Quote from: SectorZ on April 18, 2022, 08:33:09 PM
So the whole number to date thing Excel forces is fun.

I get that if I put in "9-21" and it wants to change it to "21-Sep", OK, I get it.

When I put in "9-41" and it changes it to "41-Sep", I get a little pissed off.
Did you ever try to microwave something for 7 min 77 sec ( 7-7-7-start)?

kurumi

Joke making the rounds: What do Excel and incels have in common? They often think it's a date when it really isn't.
My first SF/horror short story collection is available: "Young Man, Open Your Winter Eye"

abefroman329

Quote from: kurumi on April 19, 2022, 12:22:50 PM
Joke making the rounds: What do Excel and incels have in common? They often think it's a date when it really isn't.
:-D

SectorZ

Quote from: kurumi on April 19, 2022, 12:22:50 PM
Joke making the rounds: What do Excel and incels have in common? They often think it's a date when it really isn't.

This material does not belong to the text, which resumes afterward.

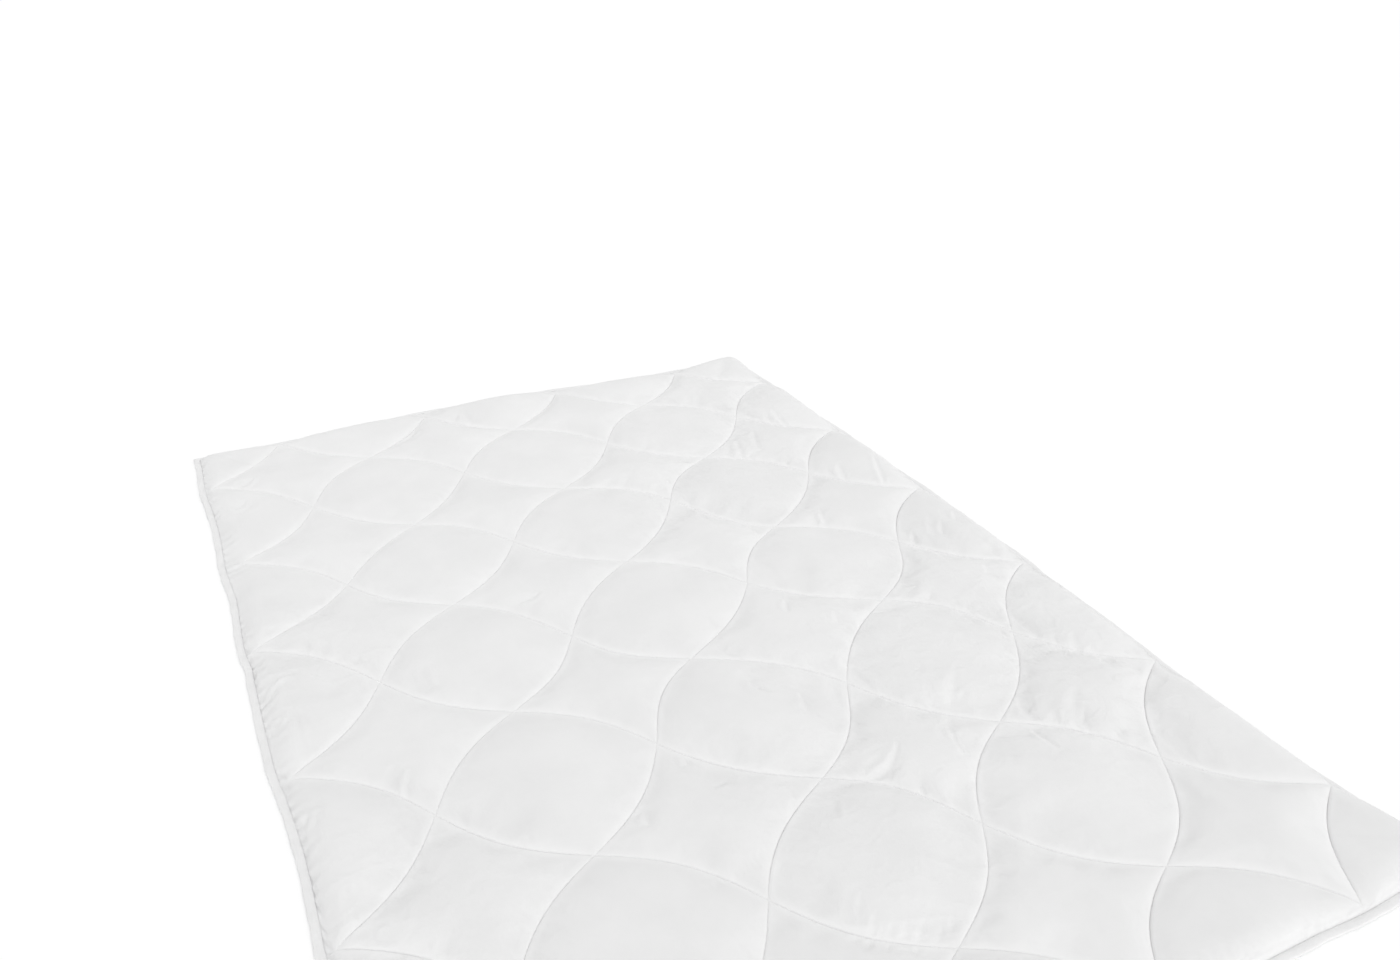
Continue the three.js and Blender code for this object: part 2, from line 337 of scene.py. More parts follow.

This is the first time I've heard an incel joke that was actually funny.  :D

kkt

Quote from: kalvado on April 18, 2022, 09:07:05 PM
Quote from: SectorZ on April 18, 2022, 08:33:09 PM
So the whole number to date thing Excel forces is fun.

I get that if I put in "9-21" and it wants to change it to "21-Sep", OK, I get it.

When I put in "9-41" and it changes it to "41-Sep", I get a little pissed off.
Did you ever try to microwave something for 7 min 77 sec ( 7-7-7-start)?

I am often microwaving things for 90 seconds:

9 0 start

instead of

1 3 0 start

Quote from: kurumi on April 19, 2022, 12:22:50 PM
Joke making the rounds: What do Excel and incels have in common? They often think it's a date when it really isn't.

:-D

Yeah, Excel is a great quick and dirty tool for getting a general picture of data or a one-shot calculation.  But if you're using the data a lot or if it's really critical it's not a substitute for a database which will barf if you try to add numbers and words.